*EXERCISE DIRECTIONS:*
Write out only the span of lines that begins at the line with "outline = side(lower)" and ends at the line with "low, high = Vector((1e9,)". Keep both end lines, word for word.

### DATASET EXTRACT

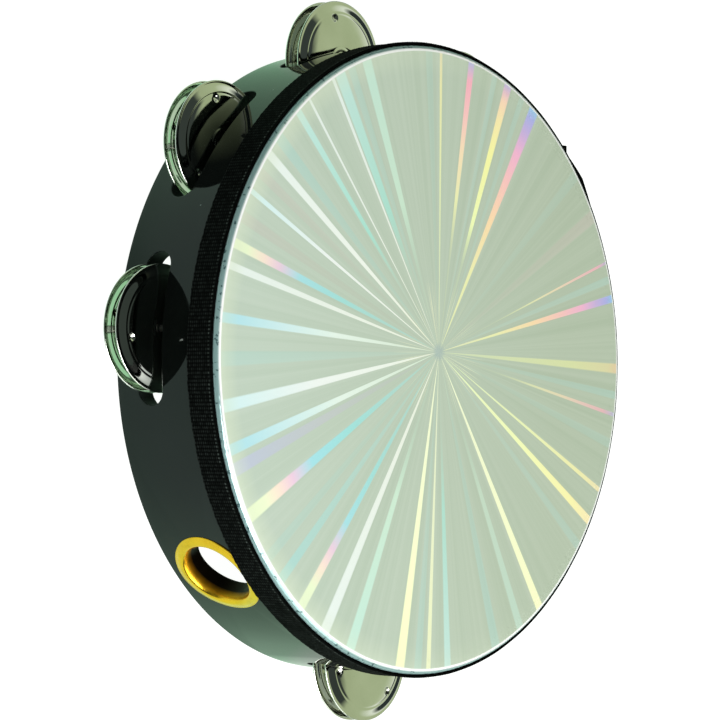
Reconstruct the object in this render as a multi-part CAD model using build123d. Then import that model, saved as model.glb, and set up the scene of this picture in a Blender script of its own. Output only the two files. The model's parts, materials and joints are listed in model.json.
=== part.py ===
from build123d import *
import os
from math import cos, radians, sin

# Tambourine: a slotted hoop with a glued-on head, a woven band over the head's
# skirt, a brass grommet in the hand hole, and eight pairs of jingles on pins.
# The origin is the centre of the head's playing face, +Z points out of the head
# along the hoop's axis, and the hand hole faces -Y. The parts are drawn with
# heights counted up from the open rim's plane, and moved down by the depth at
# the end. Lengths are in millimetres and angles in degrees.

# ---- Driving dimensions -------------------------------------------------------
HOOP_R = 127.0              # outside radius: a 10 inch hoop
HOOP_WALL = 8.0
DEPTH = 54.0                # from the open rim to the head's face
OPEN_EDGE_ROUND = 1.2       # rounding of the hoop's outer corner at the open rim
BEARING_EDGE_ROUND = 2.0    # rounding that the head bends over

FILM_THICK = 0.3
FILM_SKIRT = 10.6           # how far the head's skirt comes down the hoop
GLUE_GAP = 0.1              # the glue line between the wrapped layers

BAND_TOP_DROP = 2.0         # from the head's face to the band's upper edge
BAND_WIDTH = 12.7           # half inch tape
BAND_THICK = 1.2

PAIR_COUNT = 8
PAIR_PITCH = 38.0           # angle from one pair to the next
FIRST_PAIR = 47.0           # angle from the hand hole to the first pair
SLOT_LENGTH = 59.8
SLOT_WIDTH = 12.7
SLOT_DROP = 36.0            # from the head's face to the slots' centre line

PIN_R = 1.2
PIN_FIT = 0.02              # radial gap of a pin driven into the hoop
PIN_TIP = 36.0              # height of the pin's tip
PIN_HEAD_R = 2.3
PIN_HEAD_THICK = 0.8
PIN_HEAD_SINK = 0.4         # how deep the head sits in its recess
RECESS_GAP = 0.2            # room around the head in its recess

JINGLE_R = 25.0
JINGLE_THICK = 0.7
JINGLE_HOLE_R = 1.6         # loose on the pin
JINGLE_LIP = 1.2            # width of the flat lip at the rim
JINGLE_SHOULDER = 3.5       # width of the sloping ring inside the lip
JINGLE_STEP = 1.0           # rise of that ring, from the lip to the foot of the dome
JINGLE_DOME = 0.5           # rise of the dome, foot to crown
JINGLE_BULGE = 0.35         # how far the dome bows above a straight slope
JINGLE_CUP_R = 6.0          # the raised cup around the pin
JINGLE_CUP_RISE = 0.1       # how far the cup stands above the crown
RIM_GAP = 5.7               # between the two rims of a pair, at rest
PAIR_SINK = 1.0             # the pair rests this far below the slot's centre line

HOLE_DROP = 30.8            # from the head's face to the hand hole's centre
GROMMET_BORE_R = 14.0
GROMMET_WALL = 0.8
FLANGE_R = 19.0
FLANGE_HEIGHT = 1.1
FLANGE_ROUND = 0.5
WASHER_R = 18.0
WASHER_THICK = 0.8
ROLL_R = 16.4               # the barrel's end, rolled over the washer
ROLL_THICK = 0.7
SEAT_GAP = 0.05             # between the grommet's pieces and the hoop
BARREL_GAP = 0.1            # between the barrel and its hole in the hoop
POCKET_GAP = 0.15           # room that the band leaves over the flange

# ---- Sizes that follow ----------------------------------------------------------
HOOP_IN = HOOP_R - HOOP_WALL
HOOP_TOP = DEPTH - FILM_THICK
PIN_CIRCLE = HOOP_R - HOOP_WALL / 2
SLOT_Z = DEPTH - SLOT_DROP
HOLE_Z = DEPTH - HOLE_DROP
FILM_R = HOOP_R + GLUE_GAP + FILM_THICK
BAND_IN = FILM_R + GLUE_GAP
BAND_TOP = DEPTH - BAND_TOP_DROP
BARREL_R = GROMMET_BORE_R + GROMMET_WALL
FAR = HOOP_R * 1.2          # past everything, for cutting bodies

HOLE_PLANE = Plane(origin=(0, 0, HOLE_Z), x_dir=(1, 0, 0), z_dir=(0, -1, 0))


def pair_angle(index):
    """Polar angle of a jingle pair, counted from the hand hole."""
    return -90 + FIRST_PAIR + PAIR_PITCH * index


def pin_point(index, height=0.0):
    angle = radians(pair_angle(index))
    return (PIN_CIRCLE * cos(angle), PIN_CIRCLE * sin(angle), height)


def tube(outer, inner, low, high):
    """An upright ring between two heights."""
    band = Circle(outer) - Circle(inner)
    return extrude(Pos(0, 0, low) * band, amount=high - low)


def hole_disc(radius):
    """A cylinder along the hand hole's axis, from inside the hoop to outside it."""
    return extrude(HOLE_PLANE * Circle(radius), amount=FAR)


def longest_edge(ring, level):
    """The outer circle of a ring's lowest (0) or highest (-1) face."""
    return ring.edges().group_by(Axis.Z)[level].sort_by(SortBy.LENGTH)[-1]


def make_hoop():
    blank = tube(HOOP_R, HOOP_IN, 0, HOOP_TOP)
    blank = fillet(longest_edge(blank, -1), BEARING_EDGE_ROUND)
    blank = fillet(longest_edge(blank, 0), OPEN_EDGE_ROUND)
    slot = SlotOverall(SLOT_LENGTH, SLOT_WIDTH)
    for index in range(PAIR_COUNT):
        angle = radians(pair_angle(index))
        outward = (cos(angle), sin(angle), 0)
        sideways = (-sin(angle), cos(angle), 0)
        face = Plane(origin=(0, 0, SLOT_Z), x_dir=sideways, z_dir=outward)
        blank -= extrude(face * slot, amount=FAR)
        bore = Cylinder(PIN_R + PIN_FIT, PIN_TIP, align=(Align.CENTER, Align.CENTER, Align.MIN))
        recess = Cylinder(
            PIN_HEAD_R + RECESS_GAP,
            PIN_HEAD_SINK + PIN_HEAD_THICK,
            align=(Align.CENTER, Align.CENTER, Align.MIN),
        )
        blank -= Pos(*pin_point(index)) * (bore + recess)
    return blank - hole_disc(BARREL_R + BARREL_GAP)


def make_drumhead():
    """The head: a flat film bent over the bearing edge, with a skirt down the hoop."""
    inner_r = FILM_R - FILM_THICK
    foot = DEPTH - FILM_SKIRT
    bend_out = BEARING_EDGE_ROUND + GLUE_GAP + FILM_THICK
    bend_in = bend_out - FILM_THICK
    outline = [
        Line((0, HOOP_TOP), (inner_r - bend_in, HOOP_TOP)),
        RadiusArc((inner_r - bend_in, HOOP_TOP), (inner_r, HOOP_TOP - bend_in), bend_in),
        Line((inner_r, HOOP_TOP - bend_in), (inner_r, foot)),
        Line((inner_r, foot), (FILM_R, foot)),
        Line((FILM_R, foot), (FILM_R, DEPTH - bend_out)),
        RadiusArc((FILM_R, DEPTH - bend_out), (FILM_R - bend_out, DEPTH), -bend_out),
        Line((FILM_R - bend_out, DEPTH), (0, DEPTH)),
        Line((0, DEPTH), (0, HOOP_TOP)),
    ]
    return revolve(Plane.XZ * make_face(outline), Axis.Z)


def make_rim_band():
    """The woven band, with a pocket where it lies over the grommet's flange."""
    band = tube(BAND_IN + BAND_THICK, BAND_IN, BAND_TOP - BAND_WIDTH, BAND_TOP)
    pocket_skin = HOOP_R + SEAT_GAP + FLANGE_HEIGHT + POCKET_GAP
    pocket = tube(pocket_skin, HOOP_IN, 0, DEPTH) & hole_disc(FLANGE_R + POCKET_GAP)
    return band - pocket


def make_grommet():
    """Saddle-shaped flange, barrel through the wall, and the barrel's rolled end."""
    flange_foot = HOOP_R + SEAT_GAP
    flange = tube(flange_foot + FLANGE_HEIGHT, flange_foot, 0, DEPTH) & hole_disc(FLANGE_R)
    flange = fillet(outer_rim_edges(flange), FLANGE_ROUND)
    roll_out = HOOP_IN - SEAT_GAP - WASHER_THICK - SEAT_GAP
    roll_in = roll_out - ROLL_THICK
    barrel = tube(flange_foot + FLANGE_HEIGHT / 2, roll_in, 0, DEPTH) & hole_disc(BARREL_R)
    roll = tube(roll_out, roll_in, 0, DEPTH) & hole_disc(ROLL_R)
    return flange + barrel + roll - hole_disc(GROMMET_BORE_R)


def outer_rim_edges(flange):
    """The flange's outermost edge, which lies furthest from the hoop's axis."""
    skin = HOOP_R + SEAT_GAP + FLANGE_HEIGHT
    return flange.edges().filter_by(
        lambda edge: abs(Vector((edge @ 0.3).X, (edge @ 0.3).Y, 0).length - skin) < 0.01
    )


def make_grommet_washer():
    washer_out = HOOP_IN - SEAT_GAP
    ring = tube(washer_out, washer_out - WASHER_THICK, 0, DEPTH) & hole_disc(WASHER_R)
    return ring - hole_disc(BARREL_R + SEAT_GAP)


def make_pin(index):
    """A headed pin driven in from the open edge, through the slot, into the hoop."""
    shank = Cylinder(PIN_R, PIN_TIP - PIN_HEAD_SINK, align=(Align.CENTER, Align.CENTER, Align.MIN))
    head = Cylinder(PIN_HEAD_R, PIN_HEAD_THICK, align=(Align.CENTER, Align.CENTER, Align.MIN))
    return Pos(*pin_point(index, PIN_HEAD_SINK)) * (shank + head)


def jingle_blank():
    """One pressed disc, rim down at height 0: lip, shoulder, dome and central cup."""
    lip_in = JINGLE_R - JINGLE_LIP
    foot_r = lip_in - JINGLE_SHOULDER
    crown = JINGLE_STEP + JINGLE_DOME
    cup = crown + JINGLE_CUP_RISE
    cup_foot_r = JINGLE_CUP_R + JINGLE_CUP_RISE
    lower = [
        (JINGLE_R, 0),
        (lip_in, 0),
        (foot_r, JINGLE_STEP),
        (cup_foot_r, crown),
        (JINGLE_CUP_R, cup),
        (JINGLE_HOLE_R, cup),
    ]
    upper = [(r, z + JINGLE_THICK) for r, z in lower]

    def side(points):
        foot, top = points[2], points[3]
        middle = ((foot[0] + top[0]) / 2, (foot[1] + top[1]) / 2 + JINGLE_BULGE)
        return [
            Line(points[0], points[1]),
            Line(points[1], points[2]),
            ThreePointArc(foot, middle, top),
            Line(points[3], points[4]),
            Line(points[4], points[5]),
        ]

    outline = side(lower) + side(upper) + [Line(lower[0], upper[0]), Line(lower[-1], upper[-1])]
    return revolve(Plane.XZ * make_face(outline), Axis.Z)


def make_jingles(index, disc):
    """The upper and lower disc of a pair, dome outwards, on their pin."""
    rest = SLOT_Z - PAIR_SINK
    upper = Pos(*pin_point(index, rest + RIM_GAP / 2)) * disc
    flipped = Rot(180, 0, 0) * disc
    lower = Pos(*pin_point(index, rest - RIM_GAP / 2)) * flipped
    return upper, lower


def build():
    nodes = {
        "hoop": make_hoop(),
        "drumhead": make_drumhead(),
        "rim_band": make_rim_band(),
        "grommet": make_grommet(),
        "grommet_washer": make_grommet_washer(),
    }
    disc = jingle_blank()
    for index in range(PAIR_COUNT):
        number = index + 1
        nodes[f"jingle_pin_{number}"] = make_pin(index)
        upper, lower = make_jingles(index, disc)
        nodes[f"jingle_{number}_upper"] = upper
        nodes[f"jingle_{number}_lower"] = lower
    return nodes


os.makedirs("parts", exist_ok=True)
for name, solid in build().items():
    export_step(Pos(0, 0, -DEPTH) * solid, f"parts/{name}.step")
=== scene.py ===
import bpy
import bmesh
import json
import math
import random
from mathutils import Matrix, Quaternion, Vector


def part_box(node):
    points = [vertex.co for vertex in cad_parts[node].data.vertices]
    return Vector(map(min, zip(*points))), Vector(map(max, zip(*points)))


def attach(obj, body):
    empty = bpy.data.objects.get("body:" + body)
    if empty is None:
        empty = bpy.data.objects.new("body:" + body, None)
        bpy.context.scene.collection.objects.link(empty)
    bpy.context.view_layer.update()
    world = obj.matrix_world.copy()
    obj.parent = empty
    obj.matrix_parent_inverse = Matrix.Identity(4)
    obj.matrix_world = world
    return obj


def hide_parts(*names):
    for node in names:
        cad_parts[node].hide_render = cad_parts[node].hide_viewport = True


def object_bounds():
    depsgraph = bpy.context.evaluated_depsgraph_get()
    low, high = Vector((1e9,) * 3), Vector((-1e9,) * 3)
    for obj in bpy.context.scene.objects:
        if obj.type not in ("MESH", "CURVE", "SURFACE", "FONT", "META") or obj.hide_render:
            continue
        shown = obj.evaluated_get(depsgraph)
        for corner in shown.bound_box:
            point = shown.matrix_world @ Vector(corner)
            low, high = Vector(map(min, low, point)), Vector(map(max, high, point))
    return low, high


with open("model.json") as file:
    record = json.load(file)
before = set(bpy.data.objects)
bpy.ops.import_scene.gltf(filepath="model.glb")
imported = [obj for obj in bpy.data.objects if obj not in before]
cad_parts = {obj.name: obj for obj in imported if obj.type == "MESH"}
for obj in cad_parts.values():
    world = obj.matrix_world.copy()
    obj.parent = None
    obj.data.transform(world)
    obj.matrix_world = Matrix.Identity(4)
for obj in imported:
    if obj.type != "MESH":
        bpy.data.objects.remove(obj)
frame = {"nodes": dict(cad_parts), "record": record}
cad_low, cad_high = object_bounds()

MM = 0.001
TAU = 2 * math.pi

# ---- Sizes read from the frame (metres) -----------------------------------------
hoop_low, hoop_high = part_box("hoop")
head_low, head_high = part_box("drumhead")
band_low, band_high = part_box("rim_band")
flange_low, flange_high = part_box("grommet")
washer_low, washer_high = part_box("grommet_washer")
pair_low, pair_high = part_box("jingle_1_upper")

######

*EXERCISE ANSWER:*
    outline = side(lower) + side(upper) + [Line(lower[0], upper[0]), Line(lower[-1], upper[-1])]
    return revolve(Plane.XZ * make_face(outline), Axis.Z)


def make_jingles(index, disc):
    """The upper and lower disc of a pair, dome outwards, on their pin."""
    rest = SLOT_Z - PAIR_SINK
    upper = Pos(*pin_point(index, rest + RIM_GAP / 2)) * disc
    flipped = Rot(180, 0, 0) * disc
    lower = Pos(*pin_point(index, rest - RIM_GAP / 2)) * flipped
    return upper, lower


def build():
    nodes = {
        "hoop": make_hoop(),
        "drumhead": make_drumhead(),
        "rim_band": make_rim_band(),
        "grommet": make_grommet(),
        "grommet_washer": make_grommet_washer(),
    }
    disc = jingle_blank()
    for index in range(PAIR_COUNT):
        number = index + 1
        nodes[f"jingle_pin_{number}"] = make_pin(index)
        upper, lower = make_jingles(index, disc)
        nodes[f"jingle_{number}_upper"] = upper
        nodes[f"jingle_{number}_lower"] = lower
    return nodes


os.makedirs("parts", exist_ok=True)
for name, solid in build().items():
    export_step(Pos(0, 0, -DEPTH) * solid, f"parts/{name}.step")
=== scene.py ===
import bpy
import bmesh
import json
import math
import random
from mathutils import Matrix, Quaternion, Vector


def part_box(node):
    points = [vertex.co for vertex in cad_parts[node].data.vertices]
    return Vector(map(min, zip(*points))), Vector(map(max, zip(*points)))


def attach(obj, body):
    empty = bpy.data.objects.get("body:" + body)
    if empty is None:
        empty = bpy.data.objects.new("body:" + body, None)
        bpy.context.scene.collection.objects.link(empty)
    bpy.context.view_layer.update()
    world = obj.matrix_world.copy()
    obj.parent = empty
    obj.matrix_parent_inverse = Matrix.Identity(4)
    obj.matrix_world = world
    return obj


def hide_parts(*names):
    for node in names:
        cad_parts[node].hide_render = cad_parts[node].hide_viewport = True


def object_bounds():
    depsgraph = bpy.context.evaluated_depsgraph_get()
    low, high = Vector((1e9,) * 3), Vector((-1e9,) * 3)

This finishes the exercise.